La mayoría de los lectores cree que los columnistas somos personas superdotadas, con conocimiento pleno de cuanto asuntos abordamos. La percepción no es real. Pero lo importante es que los temas se traten con responsabilidad. En una democracia es indispensable la crítica y el ejercicio de la libre expresión del pensamiento.
Escribir una columna, especialmente si se hace una obligación cotidiana, conlleva un compromiso. No el tipo que usualmente se contrae al asumir una afiliación partidista. El compromiso al que me refiero es de naturaleza ética. Por lo general establece distancias que involuntariamente se crean con cada entrega diaria. En esencia cada artículo se convierte en una experiencia propia. Hacer periodismo en esta época de la vida democrática del país es una delicia. A mi me tocó ejercer este oficio en distintas etapas, algunas de ellas sumamente difíciles, en el que cada amanecer amenazaba con ser el último.
En la universidad se enseña que el compromiso debe ser con la verdad. Pero descubrirla es todo un crucigrama. El compromiso real se adquiere cuando uno siente un enorme miedo interior por lo que escribe y sin embargo continúa adelante. Durante un largo período viví con ese terrible miedo interior. El terror provenía del contenido de algunos despachos en la época en que ejercía de corresponsal y más tarde en mis inicios como columnista en este mismo diario. Eran etapas ya superadas en que toda expresión de disidencia conllevaba un alto precio.

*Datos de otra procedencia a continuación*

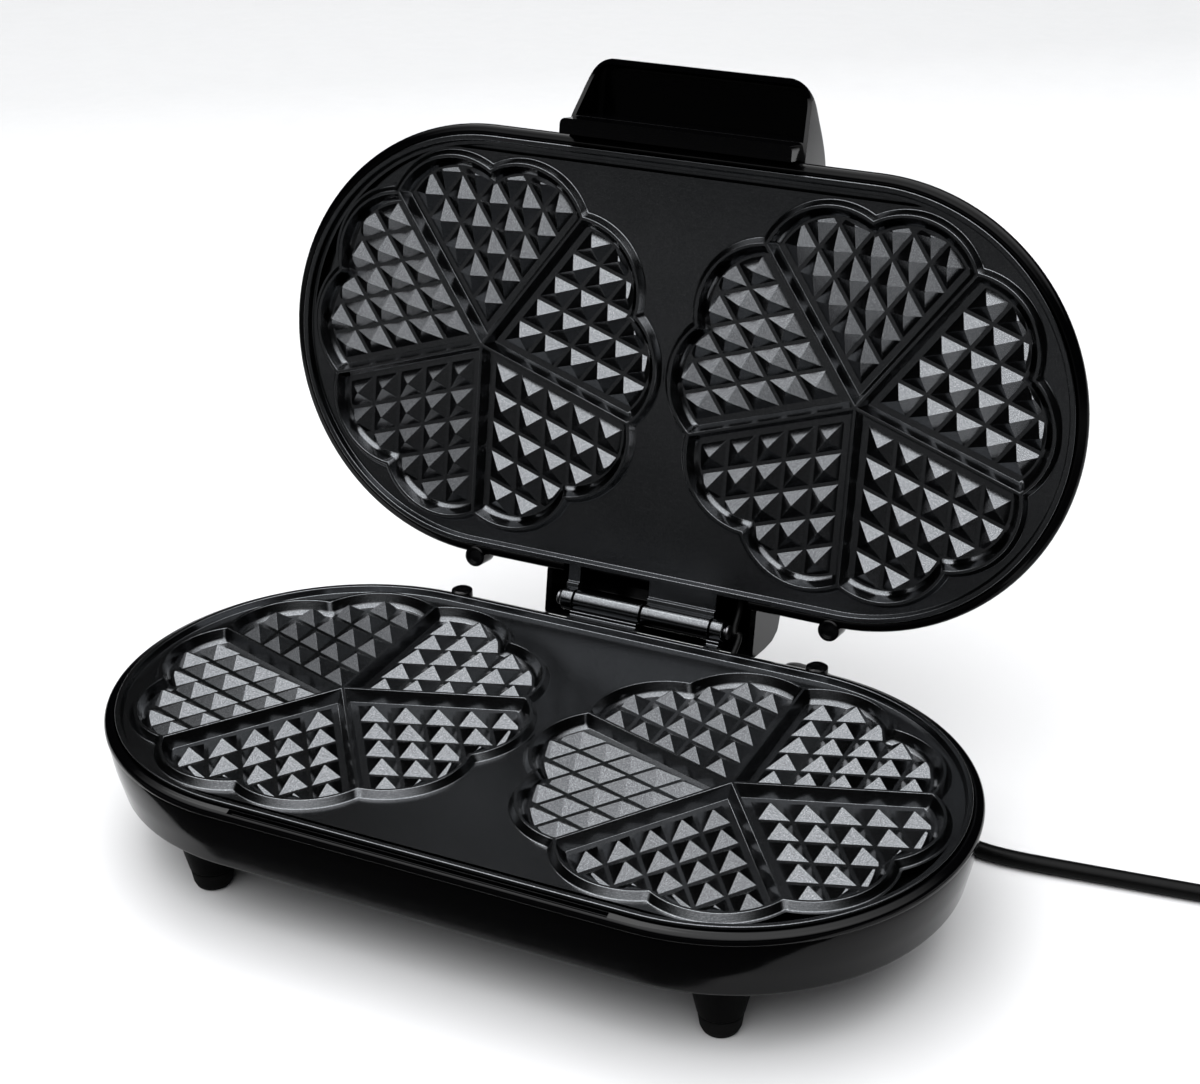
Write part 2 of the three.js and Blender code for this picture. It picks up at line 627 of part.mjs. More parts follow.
function addLead() {
  place(baseGroup, 'strain_relief', strainRelief(), 'rubber');
  place(baseGroup, 'lead_run', tube(LEAD_ROUTE, LEAD_D / 2, 36, 8), 'lead');
  place(baseGroup, 'lead_coil', coilRing(), 'lead');
  place(baseGroup, 'lead_tail', tube(TAIL_ROUTE, LEAD_D / 2, 8, 8), 'lead');
  place(baseGroup, 'plug_body', plugBody(), 'rubber');
  place(baseGroup, 'plug_pin_left', plugPin(-1), 'steel');
  place(baseGroup, 'plug_pin_right', plugPin(1), 'steel');
}

// the castings and heaters are the same in both halves, turned over about Y in the lid
function addTwins() {
  const plate = geometryOf(plateBody());
  place(baseGroup, 'lower_plate', plate, 'coating');
  place(lidGroup, 'upper_plate', plate, 'coating').rotation.y = Math.PI;
  place(lidGroup, 'upper_heating_element', heatingElement(), 'element').rotation.y = Math.PI;
  place(lidGroup, 'upper_reflector', reflectorTray(), 'reflector').rotation.y = Math.PI;
  place(lidGroup, 'upper_cutout', thermostatBody(), 'ceramic').rotation.y = Math.PI;
}

function addLid() {
  place(lidGroup, 'lid_shell', lidShell(), 'housing');
  place(lidGroup, 'handle', handleBody(), 'housing');
  place(lidGroup, 'lamp_power', lampLens(LAMP_X[0]), 'redLens');
  place(lidGroup, 'lamp_ready', lampLens(LAMP_X[1]), 'greenLens');
  place(lidGroup, 'lid_link_wire', linkWire(43.2, 44.8, -1), 'lead');
}

addBase();
addFeet();
addLead();
addTwins();
addLid();

for (const mesh of lidGroup.children) mesh.position.y -= HINGE_Y;
lidGroup.position.y = HINGE_Y;
lidGroup.rotation.x = -degrees(OPEN_DEG);
appliance.add(baseGroup, lidGroup);
appliance.position.set(0, -ORIGIN_Y, STAND_H);
appliance.updateMatrixWorld(true);

export default appliance;
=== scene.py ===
# A double heart-waffle maker standing open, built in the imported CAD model's frame.
# Millimetres are used throughout and turned into metres by MM. Like the CAD model, the
# shapes are drawn in a working frame whose z = 0 is the plane where the halves meet and
# whose y = 0 is the line through both waffles; to_row() carries a mesh into the row frame.

import json
import math

import bmesh
import bpy
from mathutils import Matrix, Vector


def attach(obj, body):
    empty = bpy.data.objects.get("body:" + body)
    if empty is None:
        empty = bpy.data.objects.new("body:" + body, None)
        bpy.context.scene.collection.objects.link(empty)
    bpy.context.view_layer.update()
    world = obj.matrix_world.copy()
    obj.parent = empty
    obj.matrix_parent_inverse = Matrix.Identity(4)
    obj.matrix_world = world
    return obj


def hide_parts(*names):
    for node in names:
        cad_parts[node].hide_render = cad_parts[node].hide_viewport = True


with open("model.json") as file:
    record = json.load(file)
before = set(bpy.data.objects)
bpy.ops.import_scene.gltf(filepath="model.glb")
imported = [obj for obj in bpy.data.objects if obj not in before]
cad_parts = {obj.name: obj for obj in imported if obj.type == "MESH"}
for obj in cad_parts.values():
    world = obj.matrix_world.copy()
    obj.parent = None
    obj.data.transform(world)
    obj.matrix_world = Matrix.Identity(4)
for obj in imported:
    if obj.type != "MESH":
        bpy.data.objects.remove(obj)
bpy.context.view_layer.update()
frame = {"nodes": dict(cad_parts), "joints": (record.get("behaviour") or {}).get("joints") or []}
MM = 0.001

# ------------------------------------------------------------------ driving dimensions

# where the halves meet and turn, in the working frame
HINGE_Y = 108.5
HINGE = Vector(frame["joints"][0]["pos_m"]) / MM
STAND_H = HINGE.z
ORIGIN_Y = HINGE_Y - HINGE.y
OPEN = math.radians(frame["joints"][0]["range_deg"][1])
GAP = 0.3

# the race track of a cooking plate: radii round the waffle centres, and heights
WAFFLE_X = 88
PLATE_R = 92.7
PLATE_BACK_R = 87.6
LIP_FOOT_R = PLATE_R - 4.4
MOULD_TOP = -0.2
LAND_Z = -3.1
FLOOR_Z = -5.5
PLATE_BACK = -7.4
PLATE_BOTTOM = -9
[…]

Veía el temor reflejado cada día en el rostro de mi esposa y oculto tal vez en la inocente sonrisa de mis hijos, ajenos a todo el peligro a su alrededor.
Ese temor jamás desapareció. Como no han desaparecido las fuerzas oscuras que, tanto aquí como en otros países, bajo distintos disfraces blanden todavía con impune arrogancia la terrible y demoledora espada de la intolerancia.